以前から漠然と夢見ていた旅宿の開業を今度は本気で考えた。来年は福井と東海北陸道を結ぶ中部縦貫道が九頭竜まで、そして池田町と岐阜県揖斐川町を結ぶ冠山峠道路が、そして再来年には北陸新幹線が開通する。もしやるとしたら今が最高で最後のチャンス。どうせこのまま今までと同じことをしていてもジリ貧なだけ。思えば今まで旅宿の開業という夢に踏み出せなかったのは、捨てられないものが多々あったからなのだ。今は新しいことを初めて失うものはほぼ無い。簡単に旅に出れない立場になってしまうが、「旅の終着点は自分の宿」なのだ。がんばっている先輩たちのことを思えば、51という年齢は忘れていい。
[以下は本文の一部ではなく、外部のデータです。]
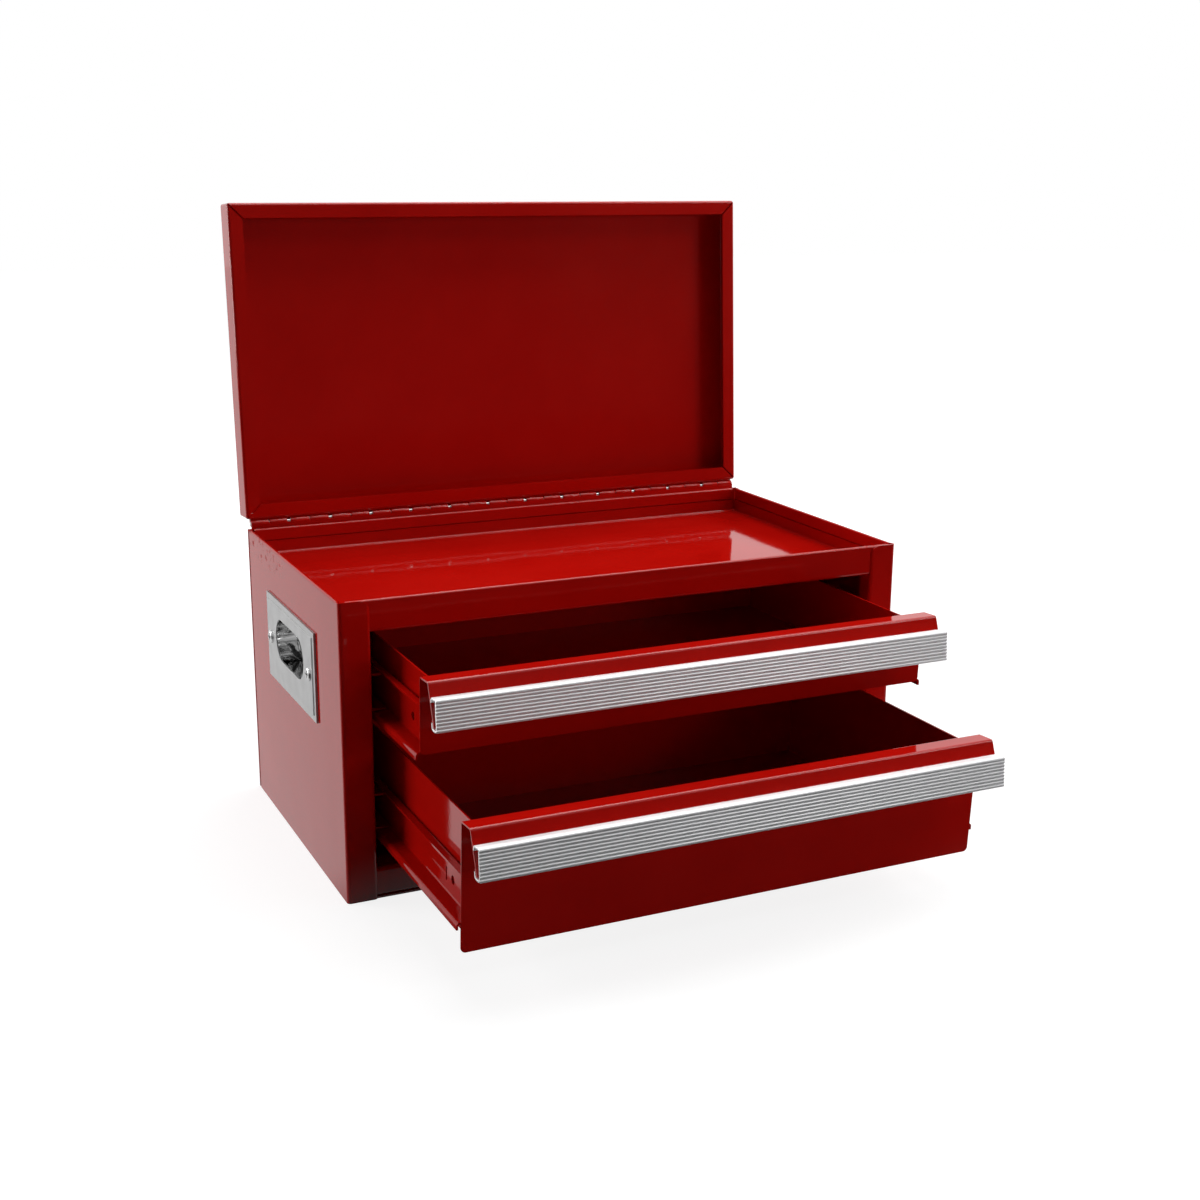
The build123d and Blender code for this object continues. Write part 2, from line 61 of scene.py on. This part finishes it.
# Floor: its reach, its shade to the camera and to the light, and two soft steps, each as start, end, first
# and last value. The first turns the floor white away from the box, to the camera. The second makes it dark
# in front and bright at the rear, in reflections, across the given direction.
floor_reach = 5.0
floor_shade_seen = 0.25
floor_shade_lit = 0.35
floor_whitening = (0.25, 0.7, 0.86, 1.0)
floor_across = (0.3, 1, 0)
floor_mirrored = (-0.20, -0.09, 0.02, 0.8)

# World: weak light from all round, and how bright the room is in reflections, as soft steps along the
# direction's own X, Y and Z. In front it is dark low down, and on the left it is dark higher up.
ambient_strength = 0.015
front_heights = (0.32, 0.6, 0.05, 1.0)
front_start, front_end = -0.5, 0.0
left_heights = (0.15, 0.35, 1.0, 0.1)
left_start, left_end = -0.75, -0.35

# Lamps are turned towards this place in the box
lamp_target = (0, 0, 0.12)

# All colour ramps change between these two values of their noise
ramp_start, ramp_end = 0.35, 0.65

# Red enamel: its colours, its gloss and its relief
enamel_specular = 0.32
enamel_dark = (0.435, 0.0035, 0.0015, 1)
enamel_light = (0.465, 0.005, 0.0025, 1)
enamel_cloud = 50 * MM
enamel_roughness = (0.04, 0.08)
gloss_cloud = 12 * MM
peel_size = 2.2 * MM
peel_depth = 0.010 * MM
wave_size = 35 * MM
wave_depth = 0.12 * MM

# Chips in the enamel: their colour, gloss and depth, where the noise turns into spots, and where they lie on
# the left side panel, outwards of chip_side, from chip_front to the rear and from chip_low to chip_top
chip_colour = (0.36, 0.012, 0.008, 1)
chip_roughness = 0.7
chip_depth = 0.15 * MM
chip_edge = (0.60, 0.66)
chip_side = 164 * MM
chip_fade = 0.5 * MM
chip_front = 5 * MM
chip_rear = 30 * MM
chip_low = 146 * MM
chip_high = 152 * MM
chip_top = 162 * MM
chip_size = 3.5 * MM

# Aluminium: lines along its length, its colours and its roughness
line_width = 1.0 * MM
line_stretch = (0.01, 1, 1)
aluminium_metallic = 0.6
aluminium_dark = (0.88, 0.88, 0.89, 1)
aluminium_light = (0.94, 0.94, 0.95, 1)
aluminium_roughness = (0.44, 0.52)

# Grey paint of the handle plates, bright plating of the finger cups, zinc plating of screws and hinge pin
plate_look = {"metallic": 0.35, "cloud": 8 * MM, "greys": (0.46, 0.52), "roughness": (0.34, 0.44)}
cup_look = {"metallic": 1.0, "cloud": 6 * MM, "greys": (0.68, 0.76), "roughness": (0.06, 0.12)}
screw_look = {"metallic": 1.0, "cloud": 2 * MM, "greys": (0.55, 0.70), "roughness": (0.22, 0.34)}
grain_size = 0.6 * MM
grain_depth = 0.004 * MM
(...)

この福井県はゲストハウスがかなり少ない土地柄だが伸びしろはある、そして、福井県では間違いなく自分がいちばん旅宿に泊まっていて旅宿の魅力は知り尽くしているという自負があった。
先に書いた「荒島ポーク」で肉を焼いていた人が開業するというゲストハウスは、諸般の事情で開業できなくなったということを聞いていた。一からゲストハウスを立ち上げるのは大変なことだ。しかし、その宿を借りて管理人としてならできるかもしれない。そうやって田舎で宿をやることで、地方移住ファイナンシャル・プランナーとしての活動にもプラスになるかもしれない。
その17」で書いた、「大野空き家解決町衆の会」の代表なら宿のオーナーを知っているのかもしれない。人脈というのは忘れたころに役に立つものだ。2022年3月31日、代表に電話をかけた。